About this time last year, I climbed into my truck on a frosty morning and drove against commuter traffic to Highland Cemetery. It’s a huge place on top of one of the hills surrounding Cincinnati. The front part of the cemetery is filled with gravestones and a mausoleum. But the back part remains wild.

The cemetery welcomes visitors, and its undeveloped forest is crossed with walking trails and a large stream. I’d packed my Silky folding saw and a shoulder bag for my visit, because this was the day that my chairmaking was going to take a turn. Literally.

I ducked through the forest’s gate – twined by living branches – and trod down the hill to a stream bed paved with rock and lined with unkempt tree trunks. I was alone.

I stopped, took a deep breath and tried to focus my eyes on the roots and branches. Somewhere in these vines, roots and branches there had to be some chair arms.

OK, here’s some voiceover narration for the scene: If you’ve been following my work for the last five years, you know that I’ve dropped all pretense and ushered you into a mind that has been obsessed with vernacular stick chairs since 1998.

There’s not much written about these folk chairs, so I’ve encouraged others to write about them, and I have written some myself. Perhaps the biggest mind-opening aspect of learning about these chairs came from Chris Williams, a Welsh chairmaker, and Emyr Davies at St Fagans National History Museum of Wales.

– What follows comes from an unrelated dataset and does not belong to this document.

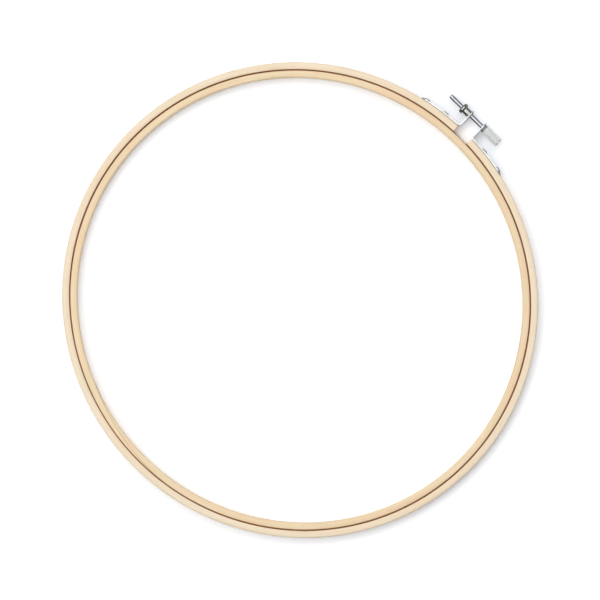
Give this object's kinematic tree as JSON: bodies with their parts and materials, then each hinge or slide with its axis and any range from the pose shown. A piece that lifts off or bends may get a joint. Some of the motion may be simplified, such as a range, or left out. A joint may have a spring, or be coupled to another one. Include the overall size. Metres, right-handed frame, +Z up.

Here it is: The arms of the best stick chairs come from bent branches. The branches are sawn through their middle and then joined to make a proper armbow. This armbow then dictates almost everything else about the design of the chair, from the shape of the seat, to the number and placement of sticks to the curve of the comb.

If this doesn’t sound cack-handed to you, then you’ve been reading my shit for too long.

In general, bent branches are not usually the guiding force when designing a normal chair. It should be the designer – shaping nature to suit them.

But the Welsh let the trees guide their hands.

So on that frosty morning last year I had set out to find bent branches in the vast wood behind the cemetery. I wasn’t optimistic about it. American trees tend to grow arrow-straight. I’ve walked both Welsh and American forests long enough to know this.

But I had a little hope thanks to John Porritt, a British chairmaker who had emigrated to Upstate New York. He had found enough bent branches to make some beautiful chairs. When I worked with John on his book, “The Belligerent Finisher,” he gave me a few sentences of advice about finding bent branches in North America.

The advice was this: Look at the stream beds for tree roots that have curved down to the stream. Those roots can become armbows.

So I walked the stream at Highland Cemetery for at least a mile. I took slow steps, watching the dirt bank on either side of the stream.

I didn’t see squat.

I walked back toward my truck, hoping that I had missed a bank of curved roots. I hadn’t.

I got back into my truck and headed back to my Covington workshop.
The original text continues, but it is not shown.